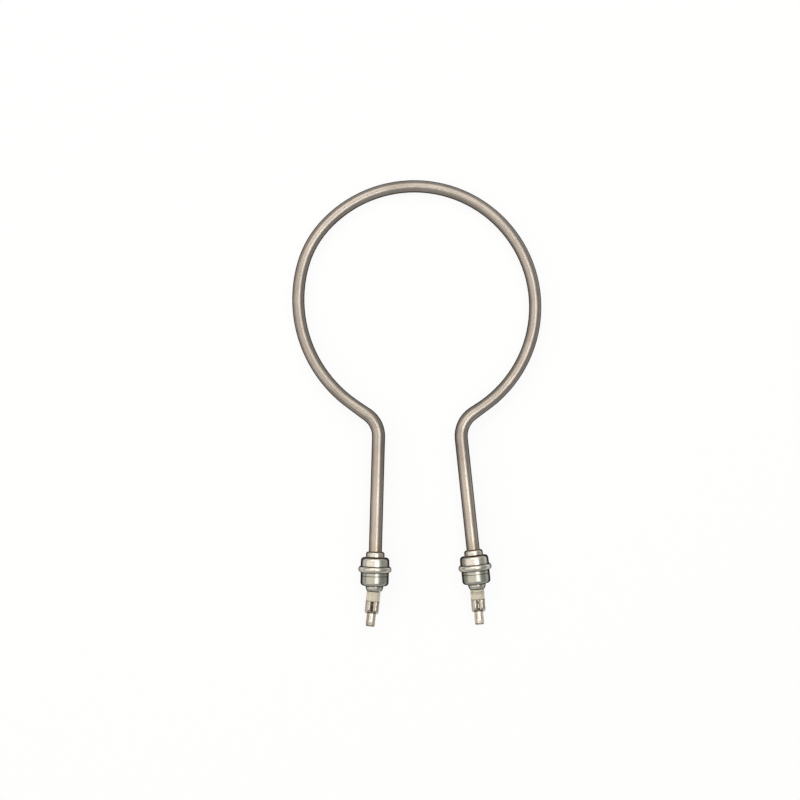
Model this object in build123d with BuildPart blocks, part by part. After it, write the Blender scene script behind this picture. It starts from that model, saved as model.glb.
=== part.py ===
from build123d import *
from math import asin, atan2, cos, degrees, hypot, radians, sin, sqrt
import os

# Tubular heating element: an oxide-filled steel sheath bent to a ring with two legs.
# Millimetres and degrees. +Z is up and +Y runs from the terminals to the ring, and the
# element lies as it comes to rest, on its two beads and the far side of the ring.

# ------------------------------------------------------------------ driving dimensions
# Sheath: it leaves the draw bench at leg_diameter and is reduced once more round the ring
leg_diameter = 9.2
ring_tube_diameter = 8.6
sheath_wall = 0.8

# Route of the sheath, across and along the element from the line through both beads
bushing_pitch = 70.0
ring_centre_across = -3.8
ring_centre_along = 183.2
ring_radius = 84.9
shoulder_radius = 67.1
shoulder_start = 137.6
shoulder_end = 162.6
flank_radius = 90.2
left_splay = 2.7
left_neck_radius = 18.3
left_run = 13.0
right_splay = 4.9
right_neck_radius = 19.1
right_run = 9.2

# Winding and the cold pins that feed it
pin_diameter = 2.4
wire_diameter = 0.5
cold_length = 58.0
pin_lap = 8.0

# Depths on each leg, from the bead toward the terminals
oxide_end = 3.5
locator_length = 3.5
sheath_end = 10.8
pivot_depth = 10.5

# Inner sleeve, from its top on the ring side to its rounded foot
sleeve_wall = 1.9
sleeve_top = 12.2
sleeve_top_round = 1.5
sleeve_foot_wall = 1.6
sleeve_foot_straight = 0.6
sleeve_tip_wall = 0.4
sleeve_end = 15.2
foot_groove_place = 0.4

# Bushing
body_diameter = 19.7
body_flare = 0.35
body_top = 8.3
body_end = 11.5
body_round = 2.3
bead_rise = 1.75
bead_width = 4.3
body_groove_depth = 4.5
fine_groove_radius = 0.18

# Brazed seams
sheath_braze = 0.35
body_braze = 0.5

# End seal and stepped insulator
seal_recess = 0.25
left_terminal_lean = 4.5
right_terminal_lean = -1.9
shank_diameter = 7.2
shank_start = 1.6
head_diameter = 9.7
head_end = 11.8
head_edge_round = 0.35
head_clearance = 0.1
pin_bore_clearance = 0.1
first_head_groove = 1.1
second_head_groove = 2.2

# Rolled tab terminal
terminal_sheet = 0.8
barrel_width = 9.6
barrel_length = 9.0
lobe_rise = 0.9
shoulder_length = 2.2
shoulder_round = 1.6
tab_width = 6.3
tab_length = 8.9
tab_corner = 0.7
tab_bevel_length = 1.0
tab_bevel_depth = 0.25
rib_width = 3.4
rib_height = 0.35
rib_length = 5.2
left_notch_width = 2.8
right_notch_width = 3.8
notch_length = 2.4
notch_side_radius = 3.84
seam_width = 0.16
opening_start = 3.0
opening_length = 4.3
opening_width = 1.6
pin_stop = 0.6

# ------------------------------------------------------------------ worked-out sizes
leg_radius = leg_diameter / 2
ring_tube_radius = ring_tube_diameter / 2
leg_bore = leg_radius - sheath_wall
ring_bore = ring_tube_radius - sheath_wall
pin_radius = pin_diameter / 2
winding_radius = pin_radius + wire_diameter
sleeve_radius = leg_radius + sleeve_wall
body_radius = body_diameter / 2
bead_radius = body_radius + bead_rise
shank_radius = shank_diameter / 2
head_radius = head_diameter / 2
terminal_length = head_end + barrel_length + tab_length
barrel_bottom = -(pin_radius + terminal_sheet)
barrel_middle = pin_radius + terminal_sheet
barrel_crest = barrel_middle + lobe_rise
tab_top = barrel_bottom + terminal_sheet


def toward(angle):
    """Unit vector in the element plane, its angle measured from the across direction."""
    return Vector(cos(radians(angle)), sin(radians(angle)))


def flat(point):
    return (point.X, point.Y)


# The ring is three tangent arcs: a long one, a tighter shoulder and a flatter flank.
ring_centre = Vector(ring_centre_across, ring_centre_along)
shoulder_centre = ring_centre + toward(shoulder_start) * (ring_radius - shoulder_radius)
flank_centre = shoulder_centre + toward(shoulder_end) * (shoulder_radius - flank_radius)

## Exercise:
Write out, unaltered, the lines from the opening of the listing through the line that includes "fine_groove_radius = 0.18".

## Worked answer:
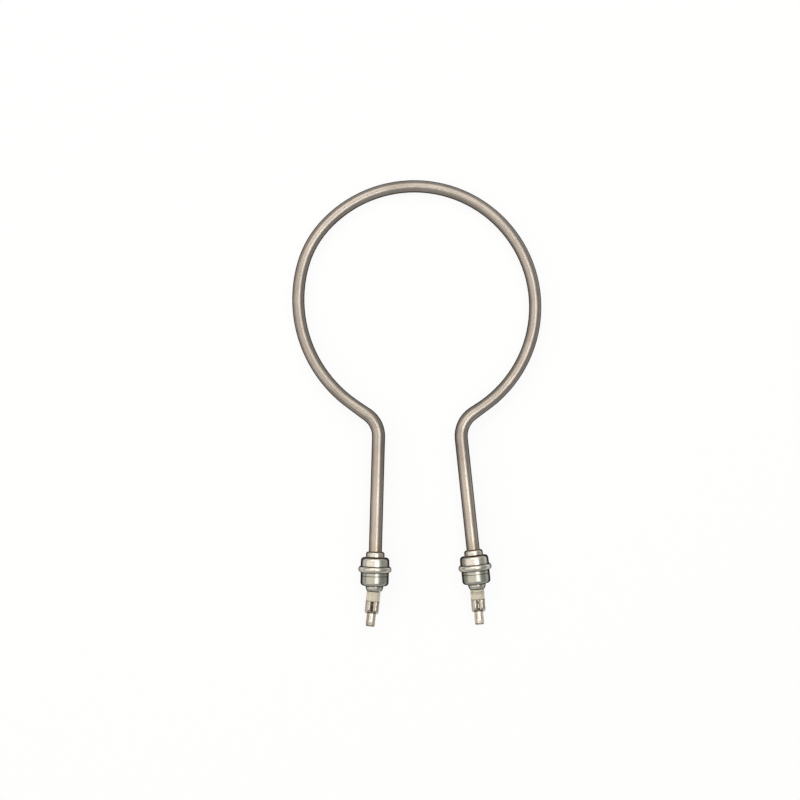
Model this object in build123d with BuildPart blocks, part by part. After it, write the Blender scene script behind this picture. It starts from that model, saved as model.glb.
=== part.py ===
from build123d import *
from math import asin, atan2, cos, degrees, hypot, radians, sin, sqrt
import os

# Tubular heating element: an oxide-filled steel sheath bent to a ring with two legs.
# Millimetres and degrees. +Z is up and +Y runs from the terminals to the ring, and the
# element lies as it comes to rest, on its two beads and the far side of the ring.

# ------------------------------------------------------------------ driving dimensions
# Sheath: it leaves the draw bench at leg_diameter and is reduced once more round the ring
leg_diameter = 9.2
ring_tube_diameter = 8.6
sheath_wall = 0.8

# Route of the sheath, across and along the element from the line through both beads
bushing_pitch = 70.0
ring_centre_across = -3.8
ring_centre_along = 183.2
ring_radius = 84.9
shoulder_radius = 67.1
shoulder_start = 137.6
shoulder_end = 162.6
flank_radius = 90.2
left_splay = 2.7
left_neck_radius = 18.3
left_run = 13.0
right_splay = 4.9
right_neck_radius = 19.1
right_run = 9.2

# Winding and the cold pins that feed it
pin_diameter = 2.4
wire_diameter = 0.5
cold_length = 58.0
pin_lap = 8.0

# Depths on each leg, from the bead toward the terminals
oxide_end = 3.5
locator_length = 3.5
sheath_end = 10.8
pivot_depth = 10.5

# Inner sleeve, from its top on the ring side to its rounded foot
sleeve_wall = 1.9
sleeve_top = 12.2
sleeve_top_round = 1.5
sleeve_foot_wall = 1.6
sleeve_foot_straight = 0.6
sleeve_tip_wall = 0.4
sleeve_end = 15.2
foot_groove_place = 0.4

# Bushing
body_diameter = 19.7
body_flare = 0.35
body_top = 8.3
body_end = 11.5
body_round = 2.3
bead_rise = 1.75
bead_width = 4.3
body_groove_depth = 4.5
fine_groove_radius = 0.18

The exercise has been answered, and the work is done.